14. The process according to claim 1, wherein the surface of the conveyor belt at 23° C. has a contact angle with respect to water of at least 60°.

15. A hygiene article comprising superabsorbents produced by a process of claim 1.

Description

EXAMPLES

Example 1

[0096] By continuously mixing deionized water, 50% by weight sodium hydroxide solution and acrylic acid, an acrylic acid/sodium acrylate solution was prepared such that the degree of neutralization corresponded to 71.3 mol %. The solids content of the monomer solution was 38.8% by weight.

[0097] The polyethylenically unsaturated crosslinker used was polyethylene glycol-400 diacrylate (diacrylate proceeding from a polyethylene glycol with a mean molar mass of 400 g/mol). The amount used was 2 kg of crosslinker per t of monomer solution.

[0098] To initiate the free-radical polymerization, pert of monomer solution, 1.03 kg of a 0.25% by weight aqueous hydrogen peroxide solution, 3.10 kg of a 15% by weight aqueous sodium peroxodisulfate solution and 1.05 kg of a 1% by weight aqueous ascorbic acid solution were used.

[0099] The throughput of the monomer solution was 20 t/h. The reaction solution had a feed temperature of 23.5° C.

[0100] The individual components were metered in the following amounts continuously into a List Contikneter continuous kneader reactor with a capacity of 6.3 m.sup.3 (LIST AG, Arisdorf, Switzerland):

TABLE-US-00001   20 t/h of monomer solution   40 kg/h of polyethylene glycol-400 diacrylate 82.6 kg/h of hydrogen peroxide solution/sodium peroxodisulfate solution   21 kg/h of ascorbic acid solution

[0101] Between the addition point for the crosslinker and the addition sites for the initiators, the monomer solution was inertized with nitrogen.

[0102] After about 50% of the dwell time there was an additional metered addition to the reactor of fines (1000 kg/h) which were obtained from the production process by grinding and sieving. The dwell time of the reaction mixture in the reactor was 15 minutes.

[0103] The aqueous polymer gel obtained was applied to the conveyor belt of an air circulation belt drier by means of an oscillating conveyor belt.

[0104] The air circulation belt drier had a length of 48 m. The conveyor belt of the air circulation belt drier had an effective width of 4.4 m.

[0105] The oscillating conveyor belt had a length of 5 m. The conveyor belt had a width of 0.8 m and an effective width of 0.5 m. The angle of repose of the aqueous polymer gel on the conveyor belt was about 15°. The cross section of the polymer gel bed on the conveyor belt was about 0.04 m.sup.2. The speed of the conveyor belt was 0.5 m/s.

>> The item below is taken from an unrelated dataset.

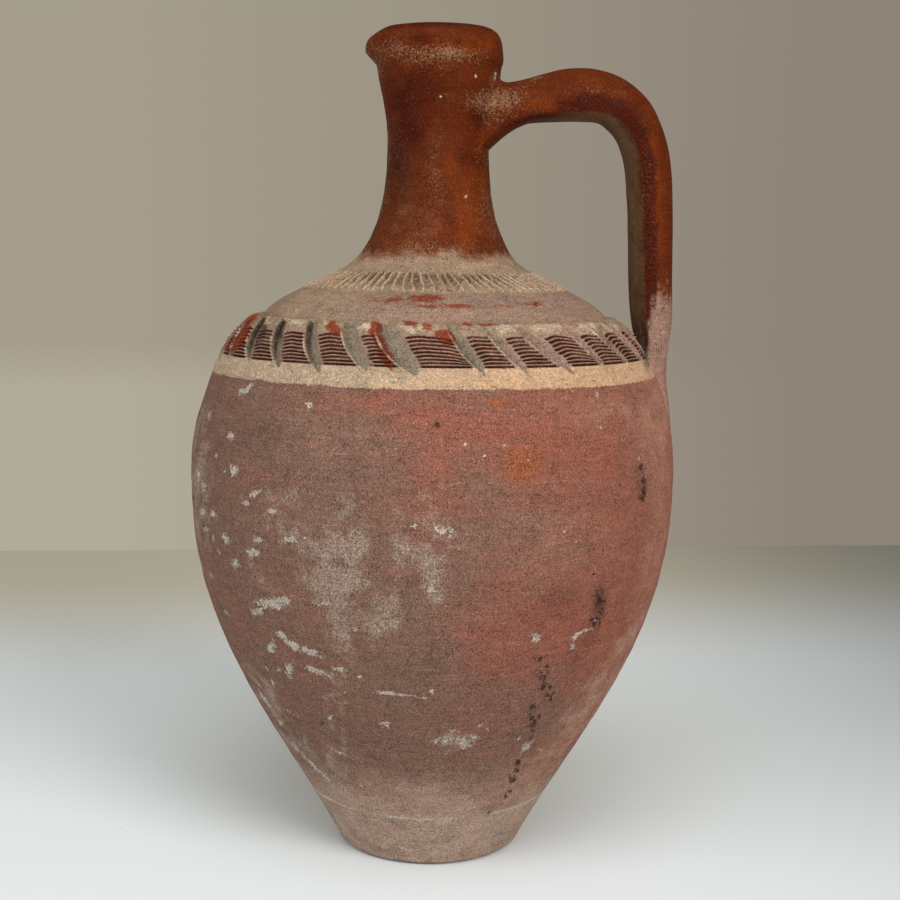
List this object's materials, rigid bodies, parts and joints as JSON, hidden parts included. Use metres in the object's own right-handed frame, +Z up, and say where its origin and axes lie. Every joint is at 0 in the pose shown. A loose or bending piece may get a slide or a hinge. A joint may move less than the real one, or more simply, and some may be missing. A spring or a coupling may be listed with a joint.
{
  "type": "handled water jug",
  "caption": "Hand-thrown red clay water jug: ovoid body on a small foot, tall flared neck with a pinched spout, strap handle, combed band round the shoulder.",
  "frame": {"origin": "centre of the foot's flat underside, on the plane that the jug stands on", "axes": "+Z up the jug's axis, +X towards the handle, the spout towards -X"},
  "size_m": [0.2252, 0.2244, 0.3792],
  "materials": {
    "body_clay": "matt fired red clay, dusty, with pale mineral bloom and flecks",
    "foot_clay": "matt greyish beige clay, scuffed",
    "shoulder_slip": "matt pinkish cream slip",
    "band_clay": "matt cream slip, combed through to dark clay",
    "neck_slip": "burnished red-brown slip, satin, dusted with pale specks"
  },
  "bodies": {
    "root": {"foot": "foot_clay", "lower_body": "body_clay", "upper_body": "body_clay", "shoulder": "shoulder_slip", "comb_band": "band_clay", "neck_coil": "shoulder_slip", "neck": "neck_slip", "mouth_rim": "neck_slip", "handle": "neck_slip", "upper_wad": "neck_slip", "lower_wad": "body_clay"}
  },
  "joints": []
}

[0106] Proceeding from one end position, the oscillating conveyor belt was accelerated through a first pivot angle β.sub.1 of 13° to an angular speed of 33°/s, decelerated through a second pivot angle β.sub.2 of 20° to an angular speed of 17°/s and decelerated through a third pivot angle β.sub.3 to the other end position. The total pivot angle was 50°. A double pass (from the first end position to the other end position and back) lasted about 7 s. The revolving conveyor belt had a surface of polytetrafluoroethylene (PTFE).

[0107] The temperature of the aqueous polymer gel on the oscillating conveyor belt was 90° C.

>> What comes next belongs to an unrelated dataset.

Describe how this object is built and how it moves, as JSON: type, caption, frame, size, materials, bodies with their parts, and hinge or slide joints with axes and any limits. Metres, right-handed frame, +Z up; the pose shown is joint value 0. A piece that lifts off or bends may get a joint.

[0108] On the underside of the oscillating conveyor belt was a stripper device. The stripper device was a longitudinal scraper mounted transverse to the running direction of the revolving conveyor belt. The scraper was inclined at 20° against the running direction of the revolving conveyor belt. The distance of the stripper device from the discharge end was about 5 cm, meaning that the stripper device was in the region of the deflection roll. The distance of the stripper device from the revolving conveyor belt was 1 mm. The stripper device strips off aqueous polymer gel adhering to the outside of the revolving conveyor belt.

[0109] On the underside of the oscillating conveyor belt were additionally 3 two-phase nozzles. The two-phase nozzles were arranged transverse to the running direction of the conveyor belt. The distance between the two-phase nozzles was about 20 cm in each case. The distance of the two-phase nozzles from the discharge end was about 20 cm. The distance of the two-phase nozzles from the revolving conveyor belt was about 20 cm. A total of 10 kg/h of water and 100 kg/h of air were sprayed.

[0110] It was possible to efficiently clean the revolving conveyor belt by means of the stripper device. There was no significant caking at all on the conveyor belt over a period of 6 months.

[0111] On the air circulation belt drier, an air/gas mixture flowed continuously around the aqueous polymer gel and dried it. The dwell time in the air circulation belt drier was 37 minutes.

[0112] The dried polymer gel was ground and sieved to a particle size fraction of 150 to 850 μm.

[0113] The resulting water-absorbing polymer particles had a centrifuge retention capacity (CRC) of 34.9 g/g and an extractables content of 8.5% by weight.

Example 2 (Comparative Example)

[0114] The procedure was as in example 1, except that the spray nozzles on the oscillating conveyor belt were switched off.

[0115] It was possible to clean the revolving conveyor belt only with difficulty by means of the stripper device. There was significant caking on the conveyor belt, especially where polymer gel had already dried. After a few weeks of continuous production, the production had to be stopped and the conveyor belt cleaned, or the conveyor belt had to be exchanged owing to damage.